:: WHAT IS BEING ASKED ::
Repeat every line, exactly, from the very first through the one where "from FreeCAD import" appears. Add nothing else.

:: DATASET EXTRACT ::
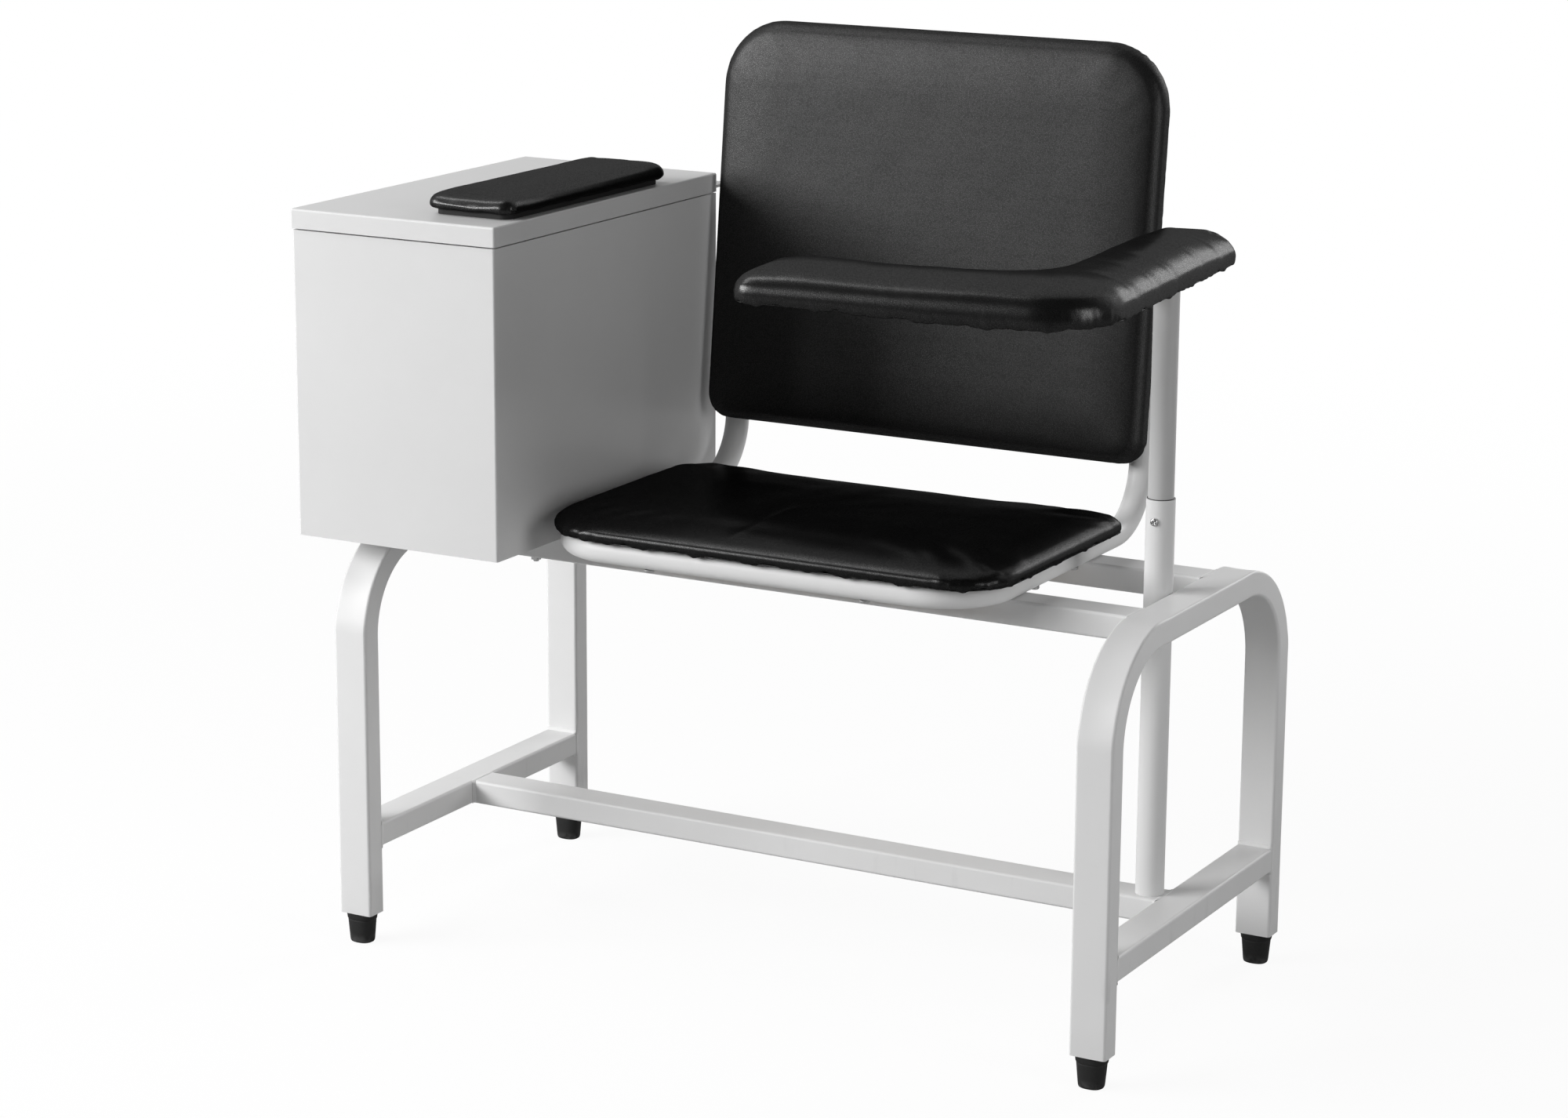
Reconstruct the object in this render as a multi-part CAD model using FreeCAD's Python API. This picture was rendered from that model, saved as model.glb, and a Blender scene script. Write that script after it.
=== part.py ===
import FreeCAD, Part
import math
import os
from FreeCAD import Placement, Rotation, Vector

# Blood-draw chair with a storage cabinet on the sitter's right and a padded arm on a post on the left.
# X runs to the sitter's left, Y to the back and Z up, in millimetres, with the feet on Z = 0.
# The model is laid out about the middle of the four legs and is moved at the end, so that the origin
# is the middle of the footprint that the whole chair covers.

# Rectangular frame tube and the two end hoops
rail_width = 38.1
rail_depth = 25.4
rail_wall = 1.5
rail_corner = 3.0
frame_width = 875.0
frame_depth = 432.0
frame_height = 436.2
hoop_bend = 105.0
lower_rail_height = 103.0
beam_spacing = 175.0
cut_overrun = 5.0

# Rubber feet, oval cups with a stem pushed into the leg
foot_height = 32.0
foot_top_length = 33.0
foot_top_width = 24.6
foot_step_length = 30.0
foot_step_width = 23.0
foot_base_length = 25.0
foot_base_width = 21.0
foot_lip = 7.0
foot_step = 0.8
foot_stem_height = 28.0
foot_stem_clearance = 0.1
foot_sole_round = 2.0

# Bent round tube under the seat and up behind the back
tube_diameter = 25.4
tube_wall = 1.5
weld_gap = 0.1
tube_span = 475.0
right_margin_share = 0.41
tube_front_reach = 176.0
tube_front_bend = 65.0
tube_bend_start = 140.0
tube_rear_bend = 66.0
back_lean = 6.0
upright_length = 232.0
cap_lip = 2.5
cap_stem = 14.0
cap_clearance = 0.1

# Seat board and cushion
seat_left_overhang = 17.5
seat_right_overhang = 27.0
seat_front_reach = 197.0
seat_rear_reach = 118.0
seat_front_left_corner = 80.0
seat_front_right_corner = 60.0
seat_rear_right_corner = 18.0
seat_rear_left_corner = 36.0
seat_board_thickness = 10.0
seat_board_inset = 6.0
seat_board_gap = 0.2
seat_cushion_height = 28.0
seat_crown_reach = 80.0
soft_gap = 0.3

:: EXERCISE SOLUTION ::
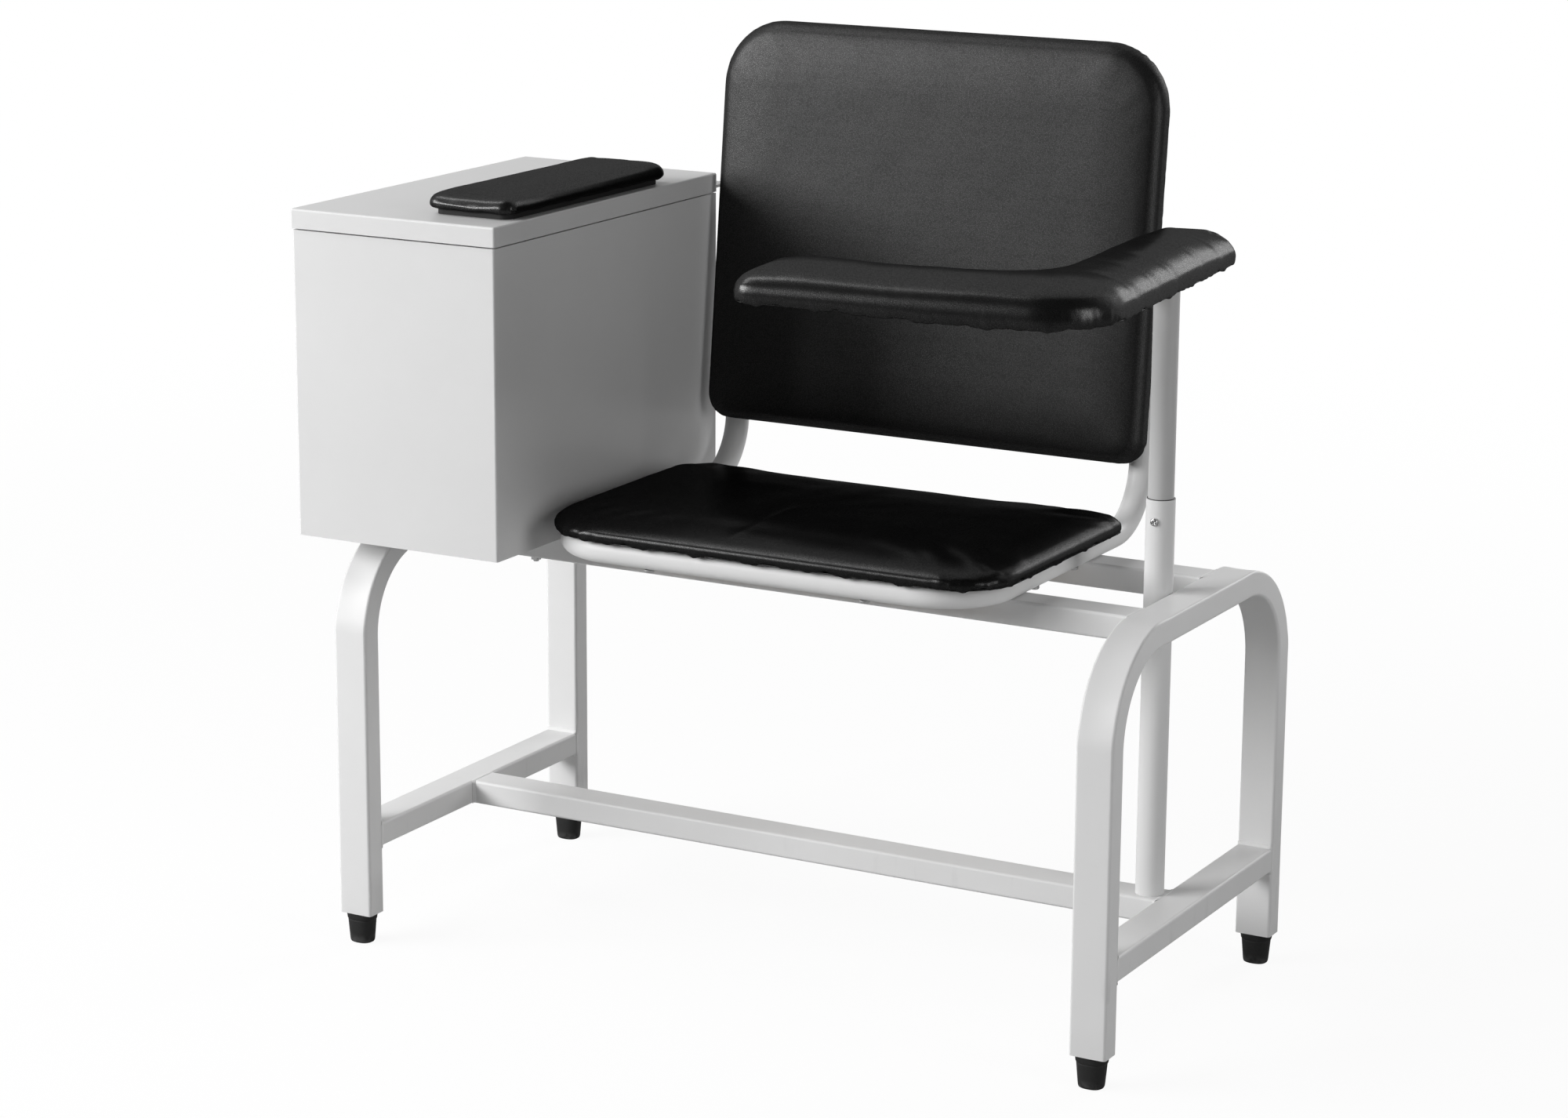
Reconstruct the object in this render as a multi-part CAD model using FreeCAD's Python API. This picture was rendered from that model, saved as model.glb, and a Blender scene script. Write that script after it.
=== part.py ===
import FreeCAD, Part
import math
import os
from FreeCAD import Placement, Rotation, Vector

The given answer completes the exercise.